Outlook: The most likely outlook is a gradual move from active conflict toward imperfect normalisation. Deep reconciliation is possible but not guaranteed. Whether the episode strengthens or weakens norms against interstate violence in ASEAN will be central to its legacy.
50-Year
🕊️ Fifty Years: Legacy For Regional Order
Developments: By 2075, the conflict's legacy will be embedded in either a more integrated, peaceful Southeast Asia or a region marked by recurring border tensions. Education, memorialisation and local governance arrangements will shape how future generations interpret the war and its resolution. Institutions created in response-such as stronger ASEAN security bodies or cross-border councils-may have evolved or been replaced.

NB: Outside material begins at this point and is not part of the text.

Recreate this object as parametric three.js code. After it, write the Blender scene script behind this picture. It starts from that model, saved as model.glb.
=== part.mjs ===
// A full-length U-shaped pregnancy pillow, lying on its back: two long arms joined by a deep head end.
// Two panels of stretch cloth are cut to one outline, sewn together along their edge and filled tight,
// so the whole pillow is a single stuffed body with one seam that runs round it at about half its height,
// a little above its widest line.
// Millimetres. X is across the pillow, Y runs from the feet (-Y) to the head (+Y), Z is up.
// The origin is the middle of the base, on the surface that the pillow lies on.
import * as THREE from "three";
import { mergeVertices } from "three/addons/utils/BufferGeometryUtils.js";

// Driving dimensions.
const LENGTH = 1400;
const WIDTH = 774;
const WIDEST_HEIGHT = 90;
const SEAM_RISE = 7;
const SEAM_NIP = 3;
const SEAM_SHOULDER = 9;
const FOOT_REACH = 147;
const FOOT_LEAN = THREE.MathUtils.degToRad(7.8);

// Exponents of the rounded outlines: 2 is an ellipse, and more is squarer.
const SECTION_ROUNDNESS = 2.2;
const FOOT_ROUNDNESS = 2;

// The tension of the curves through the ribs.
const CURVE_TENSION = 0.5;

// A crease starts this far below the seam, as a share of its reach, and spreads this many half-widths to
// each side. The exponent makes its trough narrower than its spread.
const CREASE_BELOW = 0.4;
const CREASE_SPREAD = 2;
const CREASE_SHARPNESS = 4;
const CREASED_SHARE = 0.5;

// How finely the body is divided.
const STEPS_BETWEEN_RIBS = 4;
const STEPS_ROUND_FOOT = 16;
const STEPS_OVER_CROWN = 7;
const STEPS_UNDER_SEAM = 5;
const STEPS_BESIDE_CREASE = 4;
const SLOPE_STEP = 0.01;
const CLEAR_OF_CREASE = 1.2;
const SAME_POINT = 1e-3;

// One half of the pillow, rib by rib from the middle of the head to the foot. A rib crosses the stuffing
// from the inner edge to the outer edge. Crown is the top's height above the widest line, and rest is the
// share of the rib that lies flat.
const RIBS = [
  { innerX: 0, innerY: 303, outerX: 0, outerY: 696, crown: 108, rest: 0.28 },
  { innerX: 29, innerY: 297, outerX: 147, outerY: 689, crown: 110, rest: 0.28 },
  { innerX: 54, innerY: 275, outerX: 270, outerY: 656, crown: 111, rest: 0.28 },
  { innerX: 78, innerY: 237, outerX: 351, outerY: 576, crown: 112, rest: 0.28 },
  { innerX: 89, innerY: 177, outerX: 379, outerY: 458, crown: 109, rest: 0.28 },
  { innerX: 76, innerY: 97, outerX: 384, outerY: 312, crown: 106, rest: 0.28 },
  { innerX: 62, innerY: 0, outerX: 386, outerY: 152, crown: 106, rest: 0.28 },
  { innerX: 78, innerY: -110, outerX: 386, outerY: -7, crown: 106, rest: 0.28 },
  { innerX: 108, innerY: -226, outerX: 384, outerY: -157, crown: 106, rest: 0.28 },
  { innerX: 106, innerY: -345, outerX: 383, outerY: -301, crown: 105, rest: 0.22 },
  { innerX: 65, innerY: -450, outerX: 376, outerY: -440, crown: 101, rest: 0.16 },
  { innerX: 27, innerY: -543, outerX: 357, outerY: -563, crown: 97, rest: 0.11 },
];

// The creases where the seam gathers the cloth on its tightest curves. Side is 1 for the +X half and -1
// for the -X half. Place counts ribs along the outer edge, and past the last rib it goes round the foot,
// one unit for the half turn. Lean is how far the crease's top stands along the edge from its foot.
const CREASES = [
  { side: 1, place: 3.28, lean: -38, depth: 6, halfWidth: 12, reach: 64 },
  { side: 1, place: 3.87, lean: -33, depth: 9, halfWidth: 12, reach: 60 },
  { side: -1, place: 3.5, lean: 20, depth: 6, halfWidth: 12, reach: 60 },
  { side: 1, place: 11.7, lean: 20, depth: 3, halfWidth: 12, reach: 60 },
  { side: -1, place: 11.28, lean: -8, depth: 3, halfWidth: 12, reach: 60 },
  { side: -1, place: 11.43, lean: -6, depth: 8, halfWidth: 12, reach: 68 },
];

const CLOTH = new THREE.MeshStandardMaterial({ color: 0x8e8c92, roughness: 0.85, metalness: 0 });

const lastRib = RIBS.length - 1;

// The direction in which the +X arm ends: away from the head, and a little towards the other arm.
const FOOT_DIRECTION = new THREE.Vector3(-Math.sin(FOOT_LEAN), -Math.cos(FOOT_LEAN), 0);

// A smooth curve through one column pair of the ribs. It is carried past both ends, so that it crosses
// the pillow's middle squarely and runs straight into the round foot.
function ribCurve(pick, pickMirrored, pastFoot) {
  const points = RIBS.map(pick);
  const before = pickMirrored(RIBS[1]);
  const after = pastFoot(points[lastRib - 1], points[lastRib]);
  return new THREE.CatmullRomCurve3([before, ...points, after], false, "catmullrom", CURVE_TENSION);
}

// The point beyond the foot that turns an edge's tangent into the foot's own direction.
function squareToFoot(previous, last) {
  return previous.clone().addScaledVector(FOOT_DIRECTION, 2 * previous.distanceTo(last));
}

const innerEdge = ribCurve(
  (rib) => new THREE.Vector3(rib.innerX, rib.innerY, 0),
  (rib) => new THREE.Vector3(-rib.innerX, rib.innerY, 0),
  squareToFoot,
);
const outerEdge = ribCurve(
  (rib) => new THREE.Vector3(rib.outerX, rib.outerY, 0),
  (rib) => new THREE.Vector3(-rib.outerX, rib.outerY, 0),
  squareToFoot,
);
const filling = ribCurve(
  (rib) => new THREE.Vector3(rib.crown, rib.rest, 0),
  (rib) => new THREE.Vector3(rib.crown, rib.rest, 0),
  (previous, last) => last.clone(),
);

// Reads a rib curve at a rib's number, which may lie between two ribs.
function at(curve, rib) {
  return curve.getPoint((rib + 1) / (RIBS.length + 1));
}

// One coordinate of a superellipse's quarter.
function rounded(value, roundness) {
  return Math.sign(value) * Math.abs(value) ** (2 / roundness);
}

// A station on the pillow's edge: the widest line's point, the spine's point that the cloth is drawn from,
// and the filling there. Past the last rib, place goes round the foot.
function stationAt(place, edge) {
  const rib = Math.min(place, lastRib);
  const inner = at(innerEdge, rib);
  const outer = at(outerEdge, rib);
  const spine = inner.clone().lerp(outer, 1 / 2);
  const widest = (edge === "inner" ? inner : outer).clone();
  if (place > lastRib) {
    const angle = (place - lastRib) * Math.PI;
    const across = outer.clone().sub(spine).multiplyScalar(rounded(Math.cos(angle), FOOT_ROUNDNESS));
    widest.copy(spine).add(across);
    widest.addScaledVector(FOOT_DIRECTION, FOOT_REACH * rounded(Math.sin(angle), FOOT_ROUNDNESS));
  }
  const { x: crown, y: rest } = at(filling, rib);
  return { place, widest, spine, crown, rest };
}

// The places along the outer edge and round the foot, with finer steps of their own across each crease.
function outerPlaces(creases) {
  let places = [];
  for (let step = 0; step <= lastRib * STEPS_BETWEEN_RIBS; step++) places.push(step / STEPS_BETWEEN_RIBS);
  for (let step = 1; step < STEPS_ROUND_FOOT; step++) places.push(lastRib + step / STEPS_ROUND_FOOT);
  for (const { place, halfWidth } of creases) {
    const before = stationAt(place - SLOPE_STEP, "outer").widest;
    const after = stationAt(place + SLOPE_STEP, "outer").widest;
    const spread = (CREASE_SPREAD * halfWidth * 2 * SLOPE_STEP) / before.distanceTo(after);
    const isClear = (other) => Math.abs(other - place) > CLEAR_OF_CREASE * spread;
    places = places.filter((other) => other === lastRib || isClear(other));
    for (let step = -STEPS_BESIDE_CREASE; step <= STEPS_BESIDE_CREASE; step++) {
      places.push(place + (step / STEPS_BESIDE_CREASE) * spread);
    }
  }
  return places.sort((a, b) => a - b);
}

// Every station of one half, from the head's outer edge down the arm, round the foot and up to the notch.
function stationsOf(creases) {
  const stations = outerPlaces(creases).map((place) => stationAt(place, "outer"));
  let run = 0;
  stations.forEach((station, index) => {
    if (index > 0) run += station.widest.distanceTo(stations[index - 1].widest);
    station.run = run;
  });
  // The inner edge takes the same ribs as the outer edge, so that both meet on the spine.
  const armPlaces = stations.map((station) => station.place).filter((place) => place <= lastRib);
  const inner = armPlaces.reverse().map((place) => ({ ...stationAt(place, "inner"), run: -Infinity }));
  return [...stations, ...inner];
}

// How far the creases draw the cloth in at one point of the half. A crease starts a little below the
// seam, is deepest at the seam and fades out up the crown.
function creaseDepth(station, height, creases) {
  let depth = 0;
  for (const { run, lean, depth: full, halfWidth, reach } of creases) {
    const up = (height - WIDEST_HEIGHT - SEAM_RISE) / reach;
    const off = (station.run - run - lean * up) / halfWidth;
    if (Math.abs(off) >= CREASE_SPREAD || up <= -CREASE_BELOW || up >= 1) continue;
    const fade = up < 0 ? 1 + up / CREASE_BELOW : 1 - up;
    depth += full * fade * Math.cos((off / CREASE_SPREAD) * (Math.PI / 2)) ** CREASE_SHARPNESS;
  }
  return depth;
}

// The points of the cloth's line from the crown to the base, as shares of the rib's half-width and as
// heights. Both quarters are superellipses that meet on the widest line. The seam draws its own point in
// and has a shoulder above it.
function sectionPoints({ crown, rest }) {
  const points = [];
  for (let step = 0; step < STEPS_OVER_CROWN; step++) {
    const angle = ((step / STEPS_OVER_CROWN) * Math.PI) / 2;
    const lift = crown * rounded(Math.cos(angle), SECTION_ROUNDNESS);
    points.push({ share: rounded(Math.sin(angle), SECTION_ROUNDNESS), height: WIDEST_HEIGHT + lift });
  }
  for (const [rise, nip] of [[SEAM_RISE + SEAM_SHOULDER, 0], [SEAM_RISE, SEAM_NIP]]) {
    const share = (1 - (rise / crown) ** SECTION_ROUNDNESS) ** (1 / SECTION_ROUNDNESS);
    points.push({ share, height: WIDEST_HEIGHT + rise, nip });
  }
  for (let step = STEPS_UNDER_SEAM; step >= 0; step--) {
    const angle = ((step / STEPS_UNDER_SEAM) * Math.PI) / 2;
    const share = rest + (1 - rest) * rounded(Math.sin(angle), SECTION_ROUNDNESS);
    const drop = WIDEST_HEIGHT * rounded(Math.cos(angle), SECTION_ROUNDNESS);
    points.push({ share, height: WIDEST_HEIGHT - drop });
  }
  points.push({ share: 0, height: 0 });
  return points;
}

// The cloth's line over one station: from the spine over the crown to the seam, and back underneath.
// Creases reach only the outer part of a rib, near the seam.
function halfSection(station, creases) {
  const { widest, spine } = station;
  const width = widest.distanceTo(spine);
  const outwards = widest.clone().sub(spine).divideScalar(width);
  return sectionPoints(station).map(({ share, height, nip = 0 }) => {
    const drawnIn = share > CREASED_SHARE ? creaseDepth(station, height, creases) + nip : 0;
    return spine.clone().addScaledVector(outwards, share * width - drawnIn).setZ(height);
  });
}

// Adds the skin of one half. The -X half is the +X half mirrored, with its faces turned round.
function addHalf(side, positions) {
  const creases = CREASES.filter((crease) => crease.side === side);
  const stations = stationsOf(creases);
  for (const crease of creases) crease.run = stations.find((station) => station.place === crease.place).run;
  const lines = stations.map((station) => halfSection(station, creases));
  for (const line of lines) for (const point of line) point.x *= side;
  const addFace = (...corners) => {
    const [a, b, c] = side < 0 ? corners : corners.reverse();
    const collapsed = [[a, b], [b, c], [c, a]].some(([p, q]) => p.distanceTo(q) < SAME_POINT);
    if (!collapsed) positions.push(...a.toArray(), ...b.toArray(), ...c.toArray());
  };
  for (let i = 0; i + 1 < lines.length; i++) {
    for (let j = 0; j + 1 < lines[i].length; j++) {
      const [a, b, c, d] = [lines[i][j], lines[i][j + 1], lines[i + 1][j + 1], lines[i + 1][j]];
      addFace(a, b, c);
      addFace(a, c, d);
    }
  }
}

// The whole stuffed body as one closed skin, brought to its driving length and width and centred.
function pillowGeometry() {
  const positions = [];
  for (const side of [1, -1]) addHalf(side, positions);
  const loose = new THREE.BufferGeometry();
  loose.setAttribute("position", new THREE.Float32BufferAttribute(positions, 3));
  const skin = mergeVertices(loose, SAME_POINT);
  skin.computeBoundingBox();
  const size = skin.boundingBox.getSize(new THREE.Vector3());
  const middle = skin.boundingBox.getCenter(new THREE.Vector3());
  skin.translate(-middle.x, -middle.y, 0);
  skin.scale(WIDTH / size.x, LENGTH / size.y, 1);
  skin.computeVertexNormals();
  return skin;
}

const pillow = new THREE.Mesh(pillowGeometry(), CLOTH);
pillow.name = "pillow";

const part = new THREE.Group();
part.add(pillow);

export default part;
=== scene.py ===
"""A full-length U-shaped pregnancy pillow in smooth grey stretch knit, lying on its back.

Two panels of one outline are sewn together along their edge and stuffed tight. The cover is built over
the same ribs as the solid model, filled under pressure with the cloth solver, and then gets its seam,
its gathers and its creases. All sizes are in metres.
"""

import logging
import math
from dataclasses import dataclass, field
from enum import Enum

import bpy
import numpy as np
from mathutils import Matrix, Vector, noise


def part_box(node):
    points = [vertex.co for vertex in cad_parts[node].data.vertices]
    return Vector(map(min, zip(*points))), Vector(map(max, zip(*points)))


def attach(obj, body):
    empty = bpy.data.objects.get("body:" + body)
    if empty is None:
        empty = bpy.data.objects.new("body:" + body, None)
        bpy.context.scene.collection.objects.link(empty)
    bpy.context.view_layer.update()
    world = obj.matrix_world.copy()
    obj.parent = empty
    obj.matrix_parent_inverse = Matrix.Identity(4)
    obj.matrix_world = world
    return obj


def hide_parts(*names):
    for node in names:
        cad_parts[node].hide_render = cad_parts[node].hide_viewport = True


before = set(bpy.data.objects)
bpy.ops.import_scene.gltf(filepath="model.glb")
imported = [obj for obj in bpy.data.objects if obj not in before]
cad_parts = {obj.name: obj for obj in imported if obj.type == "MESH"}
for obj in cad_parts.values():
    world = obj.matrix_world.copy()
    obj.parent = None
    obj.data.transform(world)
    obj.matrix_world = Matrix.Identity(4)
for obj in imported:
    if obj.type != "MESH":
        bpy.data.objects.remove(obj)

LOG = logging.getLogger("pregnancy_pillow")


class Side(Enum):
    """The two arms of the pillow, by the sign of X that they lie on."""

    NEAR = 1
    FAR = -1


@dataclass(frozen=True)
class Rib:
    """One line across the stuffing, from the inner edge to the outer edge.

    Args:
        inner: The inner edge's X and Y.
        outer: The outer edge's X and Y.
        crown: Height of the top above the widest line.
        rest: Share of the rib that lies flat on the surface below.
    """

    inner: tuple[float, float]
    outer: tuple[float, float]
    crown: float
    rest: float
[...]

Risks: If underlying narratives of victimhood and betrayal persist, political entrepreneurs could periodically revive the dispute for domestic gain. Environmental change, including shifting rivers or coastlines, may reopen demarcation questions. Technological and military advances could alter deterrence dynamics, introducing new escalation pathways.
Outlook: Given long time horizons, only broad tendencies are plausible: either institutional learning reduces the role of interstate violence in the region, or unresolved grievances keep the door open to renewed crises. The treatment of affected communities and transparency of past settlements will strongly influence which path prevails.